Kulagin verschwand nach einem Telefongespräch spurlos. Erst Wochen später wurde seine Leiche entdeckt.
Rund zwei Monate nach seinem Verschwinden wurde nun die Leiche des russischen Menschenrechtsaktivisten Andrej Kulagin gefunden. Kulagin war seit dem 14. Mai als vermisst gemeldet. Sein Körper wurde Wochen später in einer Schottergrube nahe der Stadt Petrosawodsk, der Hauptstadt der russischen Teilrepublik Karelien, aufgefunden.

Nur eine Woche nach der Ermordung der Bürgerrechtlerin Natalja Estemirowa sorgte der neuerliche Tod eines Menschenrechtsaktivisten in Russland für Aufsehen.

Nach Telefongespräch verschwunden
Kulagin kämpfte als Mitglied der Menschenrechtsorganisation Sprawedliwost ("Gerechtigkeit") vor allem für einen humanitären Strafvollzug in seiner Heimatregion Karelien an der Grenze zu Finnland.

Wie Andrej Stolbunow, Direktor der Menschenrechtsorganisation, auf seiner Website berichtete, war Kulagin am 14. Mai am späten Abend von einer unbekannten Person angerufen und zu einem Treffen gebeten worden. Ein Taxifahrer sagte laut der Agentur RIA Nowosti später aus, er habe Kulagin zu einem Cafe gebracht.
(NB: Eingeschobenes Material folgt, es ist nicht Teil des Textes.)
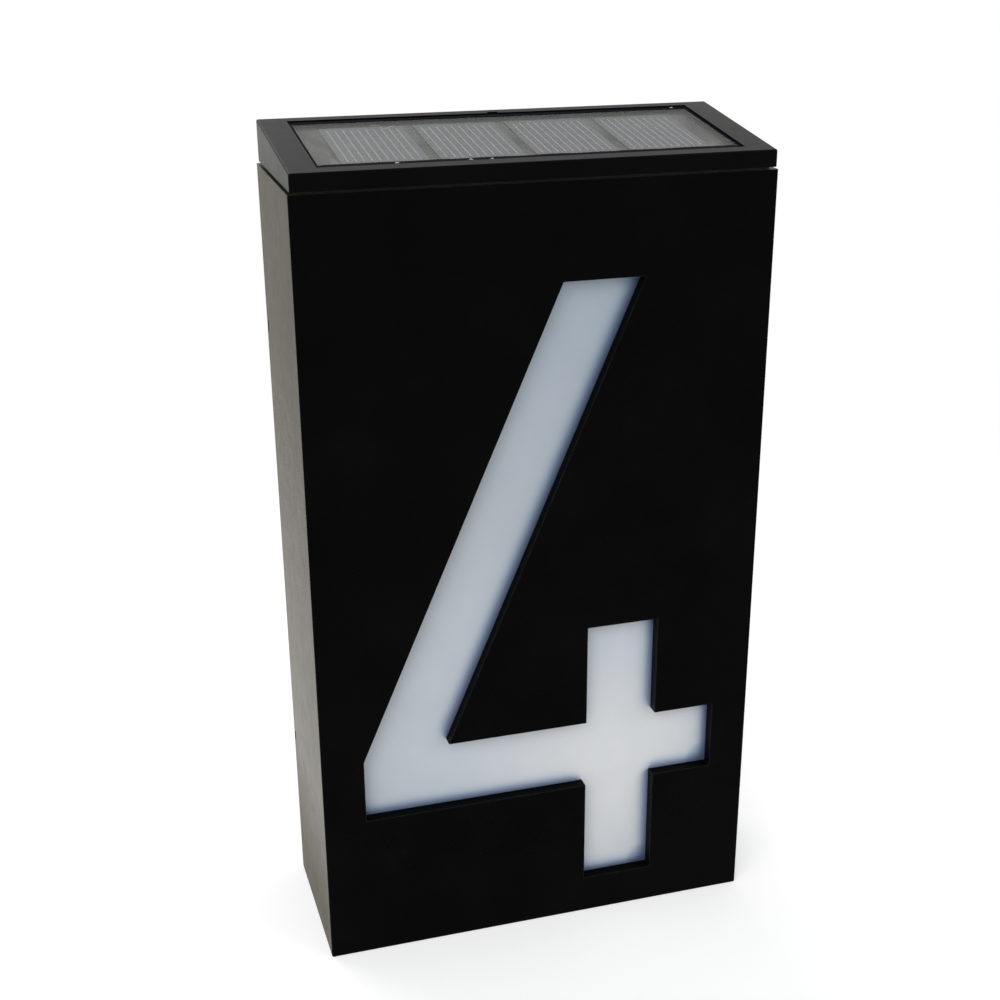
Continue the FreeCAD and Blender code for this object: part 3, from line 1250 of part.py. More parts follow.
# ---------------------------------------------------------------- the whole sign
def build():
    cover_screw = (SCREW_HEAD_RADIUS, SCREW_HEAD_HEIGHT, SCREW_RADIUS, COVER_SCREW_LENGTH)
    cap_screw = (SCREW_HEAD_RADIUS, SCREW_HEAD_HEIGHT, SCREW_RADIUS, CAP_SCREW_LENGTH)
    small = (SMALL_HEAD_RADIUS, SMALL_HEAD_HEIGHT, SMALL_SCREW_RADIUS)
    backward = (0, 1, 0)
    forward = (0, -1, 0)
    head_y = COVER_INNER_Y + COVER_HEAD_SEAT
    door_head_y = BACK_Y - DOOR_HEAD_RECESS
    return {
        "housing": housing(),
        "diffuser": diffuser(),
        "light_tray": light_tray(),
        "light_tray_screws": screws(
            [(x, TRAY_BACK_Y, z) for x, z in POST_PLACES], backward, small + (TRAY_SCREW_LENGTH,)
        ),
        "led_board": led_board(),
        "leds": leds(),
        "led_board_screws": screws(
            [(x, LED_BOARD_BACK_Y, z) for x, z in board_screw_places()], backward,
            small + (BOARD_SCREW_LENGTH,),
        ),
        "rear_cover": rear_cover(),
        "rear_cover_seal": rear_cover_seal(),
        "rear_cover_screws": screws(
            [(x, head_y, z) for x, z in COVER_SCREW_PLACES], backward, cover_screw
        ),
        "battery_cell": battery_cell(),
        "battery_spring": battery_spring(),
        "negative_contact": contact_plate(-1),
        "positive_contact": positive_contact(),
        "battery_door": battery_door(),
        "battery_door_seal": battery_door_seal(),
        "battery_door_screws": screws(
            [(side * DOOR_SCREW_X, door_head_y, BAY_CENTRE_Z) for side in (-1, 1)], backward,
            small + (DOOR_SCREW_LENGTH,),
        ),
        "control_board": control_board(),
        "control_board_screws": screws(
            [(x, CONTROL_FRONT_Y, z) for x, z in CONTROL_SCREW_PLACES], forward,
            small + (CONTROL_SCREW_LENGTH,),
        ),
        "control_chip": on_board(CHIP_SIZE, CHIP_PLACE),
        "charge_coil": charge_coil(),
        "capacitor": capacitor(),
        "resistors": Part.makeCompound([on_board(RESISTOR_SIZE, place) for place in RESISTOR_PLACES]),
        "switch_body": switch_body(),
        "switch_slider": switch_slider(),
        "wall_plate": wall_plate(),
        "wall_bumpers": wall_bumpers(),
        "top_cap": top_cap(),
        "cap_seal": cap_seal(),
        "cap_screws": screws(
            [(x, y, CEILING_Z) for x, y in CAP_SCREW_PLACES], (0, 0, -1), cap_screw
        ),
        "panel_tape": panel_tape(),
        "panel_board": panel_board(),
        "solar_cells": solar_cells(),
        "cell_fingers": cell_fingers(),
        "panel_resin": panel_resin(),
        "cable_grommet": cable_grommet(),
        "panel_lead_red": panel_lead(-1),
        "panel_lead_black": panel_lead(1),
        "led_lead_red": led_lead(-1),
        "led_lead_black": led_lead(1),
        "battery_lead_red": battery_lead(1),
        "battery_lead_black": battery_lead(-1),
    }


os.makedirs("parts", exist_ok=True)
for name, shape in build().items():
    if not shape.isValid():
        print("invalid shape:", name)
    shape.exportStep(f"parts/{name}.step")
    print(f"{name}: {len(shape.Solids)} solid(s), {shape.Volume:.1f} mm3")
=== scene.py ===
import json
import math

import bmesh
import bpy
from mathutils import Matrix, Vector
from mathutils import noise as mnoise

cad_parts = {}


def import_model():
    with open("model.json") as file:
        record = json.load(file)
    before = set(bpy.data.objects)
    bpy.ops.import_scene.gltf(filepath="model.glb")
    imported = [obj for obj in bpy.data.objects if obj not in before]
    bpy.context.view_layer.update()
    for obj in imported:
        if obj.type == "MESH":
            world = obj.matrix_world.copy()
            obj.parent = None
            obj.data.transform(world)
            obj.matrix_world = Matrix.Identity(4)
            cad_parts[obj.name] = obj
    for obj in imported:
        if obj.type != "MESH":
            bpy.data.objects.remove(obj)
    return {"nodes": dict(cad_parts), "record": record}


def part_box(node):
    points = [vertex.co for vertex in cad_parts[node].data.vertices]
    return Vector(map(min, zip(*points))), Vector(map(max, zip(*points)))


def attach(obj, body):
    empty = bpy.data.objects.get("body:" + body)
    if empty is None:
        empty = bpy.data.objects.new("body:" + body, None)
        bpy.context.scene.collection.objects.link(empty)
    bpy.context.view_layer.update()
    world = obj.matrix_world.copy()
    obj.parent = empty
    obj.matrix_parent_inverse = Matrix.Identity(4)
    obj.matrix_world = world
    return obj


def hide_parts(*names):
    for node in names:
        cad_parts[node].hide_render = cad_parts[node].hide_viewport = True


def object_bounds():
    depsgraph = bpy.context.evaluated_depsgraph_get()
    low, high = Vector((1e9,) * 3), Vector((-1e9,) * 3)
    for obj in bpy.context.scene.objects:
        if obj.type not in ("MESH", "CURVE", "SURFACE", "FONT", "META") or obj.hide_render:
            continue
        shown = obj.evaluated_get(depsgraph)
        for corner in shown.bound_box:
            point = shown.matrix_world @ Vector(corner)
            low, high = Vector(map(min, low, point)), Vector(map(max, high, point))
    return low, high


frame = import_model()
cad_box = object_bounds()

# Metres. X runs to the right seen from the front, Y from the front to the wall, Z up.
MM = 0.001


# ---------------------------------------------------------------- node helpers
SHELTER_SAMPLES = 16
EDGE_SAMPLES = 8
EDGE_TURN = (0.75, 0.99)         # cosines of the normal's turn from a sharp edge to a flat face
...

Leiche in Schottergrube entdeckt
Seine Leiche tauchte bereits am 10. Juli in einer Schottergrube wieder auf, wie der Radiosender Echo Moskwy berichtete. Die Organisation Gerechtigkeit informierte aber erst knapp zwei Wochen später die Öffentlichkeit.

Polizei: Kulagin vorbestraft
Nach der Bekanntgabe des Leichenfundes teilte die Polizei am Mittwoch mit, ihr sei nichts bekannt von einer Arbeit des Opfers als Menschenrechtler. Nach ihren Erkenntnissen sei Kulagin vorbestraft gewesen, unter anderem wegen Rowdytums. Angaben darüber, wie Kulagin gestorben war, wollten die russischen Behörden keine machen.
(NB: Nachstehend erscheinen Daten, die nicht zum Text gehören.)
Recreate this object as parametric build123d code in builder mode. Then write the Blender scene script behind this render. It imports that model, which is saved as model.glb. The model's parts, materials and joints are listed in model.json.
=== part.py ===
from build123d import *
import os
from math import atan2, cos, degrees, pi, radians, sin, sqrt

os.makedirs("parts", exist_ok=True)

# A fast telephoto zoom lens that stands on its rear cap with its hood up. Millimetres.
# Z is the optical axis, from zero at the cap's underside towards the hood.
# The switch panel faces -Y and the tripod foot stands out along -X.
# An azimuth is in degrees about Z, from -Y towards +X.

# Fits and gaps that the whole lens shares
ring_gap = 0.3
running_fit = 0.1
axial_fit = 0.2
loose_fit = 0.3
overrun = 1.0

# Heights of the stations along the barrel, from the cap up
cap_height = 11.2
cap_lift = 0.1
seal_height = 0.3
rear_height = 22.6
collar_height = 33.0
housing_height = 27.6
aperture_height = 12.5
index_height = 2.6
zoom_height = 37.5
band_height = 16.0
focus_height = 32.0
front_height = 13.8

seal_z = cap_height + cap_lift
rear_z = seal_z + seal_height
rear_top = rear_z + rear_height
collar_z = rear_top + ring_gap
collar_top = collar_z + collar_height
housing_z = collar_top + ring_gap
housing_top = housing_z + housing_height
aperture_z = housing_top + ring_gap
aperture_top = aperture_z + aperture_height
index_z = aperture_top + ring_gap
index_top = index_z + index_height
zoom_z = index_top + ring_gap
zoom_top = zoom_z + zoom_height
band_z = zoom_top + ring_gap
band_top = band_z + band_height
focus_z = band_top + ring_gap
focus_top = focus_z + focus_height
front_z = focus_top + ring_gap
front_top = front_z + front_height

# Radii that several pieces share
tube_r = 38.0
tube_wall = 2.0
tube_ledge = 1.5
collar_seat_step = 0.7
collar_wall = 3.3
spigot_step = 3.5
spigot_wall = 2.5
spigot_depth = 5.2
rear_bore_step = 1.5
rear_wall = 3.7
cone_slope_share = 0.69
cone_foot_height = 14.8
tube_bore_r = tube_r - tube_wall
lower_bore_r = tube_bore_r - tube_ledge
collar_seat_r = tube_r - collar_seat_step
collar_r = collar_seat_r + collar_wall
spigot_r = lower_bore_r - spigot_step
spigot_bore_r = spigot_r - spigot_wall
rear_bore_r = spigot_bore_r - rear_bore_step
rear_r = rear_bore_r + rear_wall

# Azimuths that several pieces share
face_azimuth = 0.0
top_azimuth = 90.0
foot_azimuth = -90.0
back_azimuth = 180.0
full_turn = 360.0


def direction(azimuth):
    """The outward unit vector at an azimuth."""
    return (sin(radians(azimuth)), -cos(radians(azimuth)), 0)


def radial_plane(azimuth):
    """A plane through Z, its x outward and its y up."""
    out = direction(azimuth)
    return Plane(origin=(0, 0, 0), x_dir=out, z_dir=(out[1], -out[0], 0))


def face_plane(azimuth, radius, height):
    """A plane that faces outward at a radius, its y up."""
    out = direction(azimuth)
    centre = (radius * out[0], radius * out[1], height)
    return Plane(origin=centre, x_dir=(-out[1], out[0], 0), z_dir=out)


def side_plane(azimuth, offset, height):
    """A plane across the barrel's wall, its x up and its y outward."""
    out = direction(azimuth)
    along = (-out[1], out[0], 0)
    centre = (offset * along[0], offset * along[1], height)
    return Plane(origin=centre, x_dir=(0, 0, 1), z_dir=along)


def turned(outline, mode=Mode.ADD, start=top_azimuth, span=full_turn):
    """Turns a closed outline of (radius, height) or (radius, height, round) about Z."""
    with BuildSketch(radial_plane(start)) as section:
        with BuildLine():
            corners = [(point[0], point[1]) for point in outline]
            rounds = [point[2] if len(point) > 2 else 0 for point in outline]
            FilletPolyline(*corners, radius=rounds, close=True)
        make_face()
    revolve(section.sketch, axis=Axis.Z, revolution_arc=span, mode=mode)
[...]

Lückenlose Aufklärung gefordert
Stolbunow widerspricht den offiziellen Angaben der Behörden. Kulagin habe 2007 die lokale Teilorganisation von Gerechtigkeit in Karelien mit aufgebaut und sei seit damals Chef der dortigen Gruppe gewesen. Stolbunow fordert die lückenlose Aufklärung der Umstände, die zum Tod seines Mitarbeiters geführt haben.
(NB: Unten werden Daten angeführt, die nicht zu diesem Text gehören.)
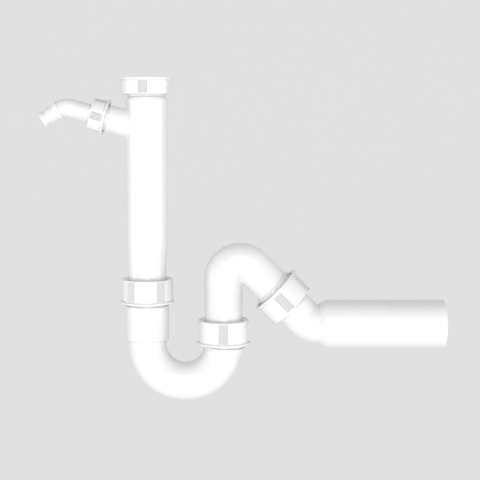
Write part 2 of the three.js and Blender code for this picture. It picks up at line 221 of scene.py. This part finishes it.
def ridge(thread, wall, crest, low, turns, joint):
    """A right-hand thread ridge on a wall, fading out at both ends; the crest may be inside or outside."""
    steps = round(turns * 60)
    a = np.linspace(0, 2 * math.pi * turns, steps + 1)
    fade = np.clip(np.minimum(a, a[::-1]) / math.radians(35), 0.04, 1)
    root = np.full(len(a), wall + math.copysign(0.5, wall - crest))
    top = wall + (crest - wall) * fade
    z = low + thread.pitch * a / (2 * math.pi)
    lines = [(root, -thread.base), (top, -thread.tip), (top, thread.tip), (root, thread.base)]
    section = np.stack([np.stack([r * np.cos(a), r * np.sin(a), z + dz], -1) for r, dz in lines], 1)
    points = place(section.reshape(-1, 3), joint)
    faces = []
    for i in range(steps):
        for j in range(4):
            k = (j + 1) % 4
            faces.append([4 * i + j, 4 * i + k, 4 * i + 4 + k, 4 * i + 4 + j])
    faces += [[3, 2, 1, 0], [4 * steps + j for j in range(4)]]
    return points, faces


class Bend:
    """A pipe's centreline in the XZ plane: a straight that ends at a point, one bend, another straight.

    Inside a bend that is tighter than the pipe, the lines along the pipe meet on a rounded crotch.
    """

    def __init__(self, x, z, tilt, turn, radius, crotch=0.0):
        self.start = np.array([x, 0.0, z])
        self.tilt, self.turn, self.radius, self.crotch = tilt, turn, radius, crotch
        self.length = radius * math.radians(abs(turn))
        self.hand = math.copysign(1, turn)
        self.centre = self.start + self.inward(0) * radius
        self.end = self.centre - self.inward(turn) * radius

    def inward(self, turned):
        return across(self.tilt + turned) * self.hand

    def ring(self, s, r, sides=SIDES):
        """The ring of radius r at s along the centreline; s is 0 where the bend starts."""
        angles = np.linspace(0, 2 * math.pi, sides, endpoint=False)
        x, y = r * np.cos(angles), r * np.sin(angles)
        rho = self.radius - x
        shift = np.zeros_like(x)
        half = math.radians(abs(self.turn) / 2)
        if self.crotch:
            soft = (rho + self.crotch + np.hypot(rho - self.crotch, self.crotch)) / 2
            shift = (soft - rho) / math.cos(half)
            rho = soft
        early = shift * math.sin(half)
        share = np.clip((s + early) / (self.length + 2 * early), 0, 1)
        turned = np.radians(self.tilt + self.turn * share)
        inward = np.stack([np.cos(turned), np.zeros_like(turned), -np.sin(turned)], -1) * self.hand
        middle = self.inward(0) + self.inward(self.turn)
        size = np.linalg.norm(middle)
        if size > 1e-6:
            middle = middle / size
        p = self.centre + shift[:, None] * middle - rho[:, None] * inward + y[:, None] * Y
        before = np.minimum(s + early, 0)
        after = np.maximum(s - self.length - early, 0)
        return p + before[:, None] * heading(self.tilt) + after[:, None] * heading(self.tilt + self.turn)

    def tube(self, outline, sides=SIDES, step=1.8):
        """A closed outline of (r, s) points swept round the centreline, with more rings in the bend."""
        reach = CREASE_REACH if self.crotch else 0
        rings = []
        for i, (r, s) in enumerate(outline):
            r2, s2 = outline[(i + 1) % len(outline)]
            lo, hi = max(min(s, s2), -reach), min(max(s, s2), self.length + reach)
            cuts = [0.0]
            if hi > lo:
                inner = np.linspace(lo, hi, 2 + int((hi - lo) / step))
                cuts += [(q - s) / (s2 - s) for q in inner if abs(q - s) > 0.05 and abs(q - s2) > 0.05]
            for c in sorted(cuts):
                rings.append(self.ring(s + (s2 - s) * c, r + (r2 - r) * c, sides))
        return rolled(rings)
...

Für Stolbunow gibt es keinen Zweifel daran, dass Kulagin ermordet wurde, wie er der russischen Nachrichtenagentur Interfax sagte. Kulagin habe sich sehr für Häftlinge eingesetzt und dafür eng mit den Gefängnisbehörden zusammengearbeitet, so Stolbunow.

Druck der Behörden
Aber in letzter Zeit seien er und seine Organisation von den Behörden unter Druck gesetzt worden, und es soll auch Drohungen gegeben haben. "Nun töten sie sogar unsere Kollegen", klagte Stolbunow gegenüber Radio Echo Moskwy an.

"Menschenrechtsaktivisten sind die feinen Nerven der Gesellschaft. Sie haben ein feines Gespür für Ungerechtigkeiten und stehen sehr oft an vorderster Front im Kampf für die Rechte anderer Menschen", erklärte Stolbunow auf seiner Webseite und stellte damit den Tod Kulagins in direkten Zusammenhang mit der Ermordung von Estemirowa und der Journalistin Anna Politkowskaja.